Globally, the top ranked cities, including London, New York, Paris, Seoul, Hong Kong, Tokyo, Shanghai, Washington DC, Sydney, Singapore, Toronto and Munich, have all appeared in the top 30 ranking every year for the past decade and account for 30% of all real estate investment. London maintained its position as the top city for global real estate investment in 2018 as investors continue to favour familiar cities that have well-established investment markets and high levels of transparency.

South Africa continues to be a well-favoured entry into the continent for similar reasons, which is reflected in real estate transactions. Even with its economic challenges, real estate investment in South Africa has seen notable growth in the past year, rising by an estimated 58% year-on-year to R21 billion in 2018. While this pales in comparison to investments in London, which recorded investments in excess of $35 billion in the same period, it compares to just a 4% marginal rise in global real estate investment including office, industrial and retail accommodation. The growth seen locally is telling of the opportunity that still exists in a market that is still maturing.

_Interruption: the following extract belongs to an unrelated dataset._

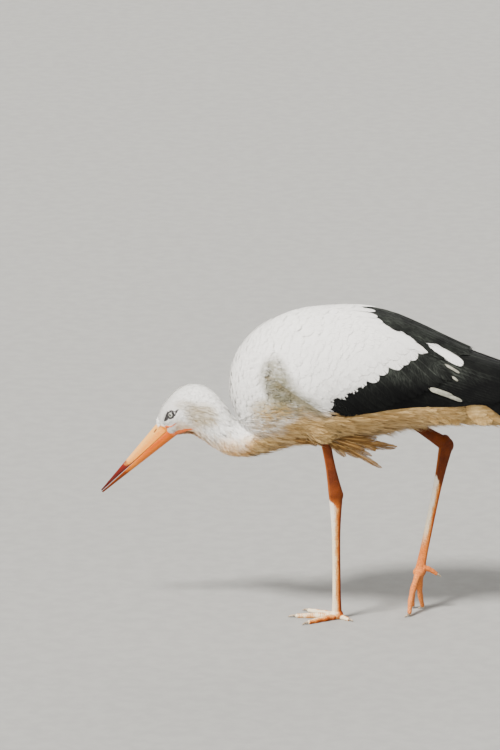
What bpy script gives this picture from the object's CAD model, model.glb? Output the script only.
"""White stork taking a step, with solid-mesh feathers over one skin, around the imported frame.

Working units are millimetres in the bird's own frame: it faces -X, its left side is -Y
and the floor is z = 0. metres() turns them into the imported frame. Shaders work in metres.
"""
import math

import bpy
import numpy as np
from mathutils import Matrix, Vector
from mathutils.bvhtree import BVHTree


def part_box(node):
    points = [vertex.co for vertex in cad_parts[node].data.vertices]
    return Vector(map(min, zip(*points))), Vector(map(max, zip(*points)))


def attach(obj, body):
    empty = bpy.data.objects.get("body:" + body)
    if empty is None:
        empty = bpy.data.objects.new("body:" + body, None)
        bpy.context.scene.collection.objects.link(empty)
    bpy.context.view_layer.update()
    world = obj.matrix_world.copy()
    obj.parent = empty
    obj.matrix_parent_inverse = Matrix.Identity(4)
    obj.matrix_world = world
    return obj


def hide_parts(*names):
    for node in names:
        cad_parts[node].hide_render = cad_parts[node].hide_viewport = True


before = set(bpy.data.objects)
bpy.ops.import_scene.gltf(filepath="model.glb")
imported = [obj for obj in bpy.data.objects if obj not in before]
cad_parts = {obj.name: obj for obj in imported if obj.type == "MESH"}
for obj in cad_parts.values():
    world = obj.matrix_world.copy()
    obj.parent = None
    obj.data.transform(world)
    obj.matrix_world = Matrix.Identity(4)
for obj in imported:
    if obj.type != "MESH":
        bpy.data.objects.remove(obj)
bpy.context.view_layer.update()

RNG = np.random.default_rng(11)

# ---- Dimensions shared with the solids (mm) ----

# [x, height of the back, height of the belly, half-width, share of the height where widest]
BODY = np.array([
    [-190, 384, 384, 0, 0.5], [-188, 409, 349, 26, 0.5], [-181, 432, 327, 42, 0.5],
    [-168, 453, 303, 56, 0.5], [-147, 475, 283, 69, 0.5], [-115, 493, 279, 81, 0.5],
    [-77, 506, 283, 90, 0.5], [-32, 511, 287, 94, 0.5], [16, 511, 294, 94, 0.48],
    [64, 502, 306, 89, 0.45], [112, 481, 314, 80, 0.42], [160, 456, 317, 69, 0.38],
    [208, 434, 318, 58, 0.34], [253, 416, 315, 50, 0.28], [298, 393, 301, 44, 0.22],
    [341, 363, 294, 36, 0.2], [373, 331, 294, 22, 0.2], [384, 306, 304, 12, 0.3],
])
TRUNK_STATIONS = 12     # rows of the body that the trunk shares, before its own rump
RUMP = [[192, 405, 322, 46, 0.35], [208, 375, 330, 22, 0.4]]
TRUNK = np.vstack([BODY[:TRUNK_STATIONS], RUMP])
TAIL = np.array([
    [180, 352, 318, 42, 0.45], [215, 370, 317, 38, 0.4], [253, 358, 314, 36, 0.4],
    [298, 334, 306, 33, 0.4], [335, 314, 299, 30, 0.4], [352, 306, 297, 27, 0.45],
    [356, 303, 299, 22, 0.5],
])
# [body station, lower edge angle, upper edge angle, thickness]
WING = np.array([
    [4.42, 27, 42, 2], [4.7, 18, 54, 6], [5, 10, 60, 9], [6, -11, 62, 12], [7, -27, 64, 12],
    [8, -30, 70, 12], [9, -30, 82, 12], [9.6, -28, 89.5, 11], [11, -25, 89.5, 8],
    [12, -19, 89.5, 6], [13, -25, 89.5, 5], [14, -33, 89, 4], [15, -25, 84, 3.5],
    [16, -19, 60, 3], [16.85, -10, 34, 2.2],
])
# [x, z of the upper line, x, z of the throat line, half-width]
NECK = np.array([
    [-131, 346, -102, 278, 50], [-154, 331, -141, 267, 46], [-171, 323, -171, 263, 40],
    [-186, 326, -197, 266, 34], [-199, 346, -213, 275, 30], [-210, 360, -227, 285, 28],
    [-223, 371, -239, 292, 26.5], [-236, 378, -251, 297, 26], [-256, 379, -265, 296, 26],
    [-277, 370, -275, 294, 25], [-293, 355, -281, 291, 22.5], [-305, 340, -286, 289, 18.5],
    [-312, 325, -288, 288, 14.5], [-315, 311, -290, 286, 11],
])
TURN_START = -195.0     # x from which the head and neck turn away
TURN_RAMP = 60.0        # length over which they take up the turn
TURN_LENGTH = 260.0     # length of head and neck that is turned
TURN_ANGLE = math.radians(22)
# Straight lines of the bill, base and tip as x and z
CULMEN = np.array([[-307, 318], [-414.5, 187]])
TOMIUM = np.array([[-281, 311], [-413, 184.8]])
GONYS = np.array([[-277, 295], [-411, 182.6]])
BILL_HALF_WIDTH = 12.0
BILL_TIP_HALF_WIDTH = 1.3
EYE_AT = np.array([-281, 17.6, 330])
EYE_RADIUS = 7.6

# feathered counts the rings of the thigh that are built, web holds the radii of the ball of
# skin between two toes.
# Toes: root, tip, radius, bow and reach of the claw
LEGS = {
    "left": dict(
        knee=(-58, -50, 405), cuff=(-37.6, -55, 291), ankle=(-23, -58, 214), base=(-20, -33, 7),
        width=35, feathered=18, web=(7.5, 4.5, 2.8),
        toes=[
            ((-15, -35, 4), (0, -48, 2.3), 5, 0, (6, -5, -1.2)),
            ((-26, -27, 4.5), (-67, 6, 2.6), 6, 0, (-8, 6, -1.5)),
            ((-28, -32, 4.6), (-88, -27, 2.7), 6.2, 0, (-11, 1, -1.6)),
            ((-26, -38, 4.5), (-68, -66, 2.6), 6, 0, (-8.5, -6, -1.5)),
        ]),
    "right": dict(
        knee=(-4, 45, 392), cuff=(86, 52, 313), ankle=(157, 58, 266), base=(114, 12, 65),
        width=33, feathered=20, web=(3.0, 4.5, 7.0),
        toes=[
            ((121, 13, 72), (143, 14, 60), 5.4, 2, (6, 0, -4)),
            ((111, 6, 60), (97, -23, 3), 6.3, -3, (-8, -5, -2.2)),
            ((112, 12, 59), (104, 25, 3), 6, -4, (-9, 1, -2.2)),
            ((116, 17, 60), (120, 20, 3), 6.2, -3, (-8, 2, -2.2)),
        ]),
}
LEGS = {name: {key: value if key == "toes" else np.array(value, float)
               for key, value in leg.items()} for name, leg in LEGS.items()}
SHANK_RADII = [7.4, 6.8, 7.0, 8.4, 10.2]
TARSUS_RADII = [10.0, 7.6, 6.1, 5.8, 5.8, 6.0, 7.0]
FOOT_PAD = (10.5, 10, 8.5)
DEEPER = 1.14           # limbs are oval: deeper fore and aft, narrower across
NARROWER = 0.9
SIDES = {"left": -1, "right": 1}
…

Negative Sentiments Slow Development

According to the World Bank’s Ease of Doing Business Rankings, most African countries moved up several positions between 2016 and 2018, with Mauritius up from 32 to 25, Kenya from 108 to 80 and Nigeria from 169 to 145, out of 190 countries. In addition to this, economic fundamentals such as solid infrastructure investment plans, growing populations and rising incomes form a solid basis for entry and growth in these markets.

Still, while there is investor activity within other African cities, negative sentiments toward the continent even while business conditions and infrastructure improve can slow development.

“Although even the strongest economies in the world sit in turmoil today, one could argue that business in Africa seems to be approached with extra caution compared to other regions,” noted Makhoba.

While investment is the most commonmatrix, in these cities it’s important to measure developer activity as there’s a lack of high-quality assets in place. The rise in developer confidence in other gateway cities on the continent highlights the growing importance of world-class accommodation for local corporates as well as rising demand from multinationals operating in these countries.

For example, Kenya will see a 10% rise in office stock in 2019, with over 80,000m2 of accommodation in the pipeline and the anticipated completion of The Pinnacle.  Likewise, Lagos looks forward to retail completions including Twin Lakes Mall and Royal Gardens Mall among others.

Makhoba concluded, “Africa is not one for quick gainers. Patience through recent elections, droughts and indirect impacts from global turmoil all contribute to a complicated and volatile journey to success. But examples of success are not hard to come by. Many of the continent’s gateway cities are still ‘under construction’ and this should be seen as an opportunity.”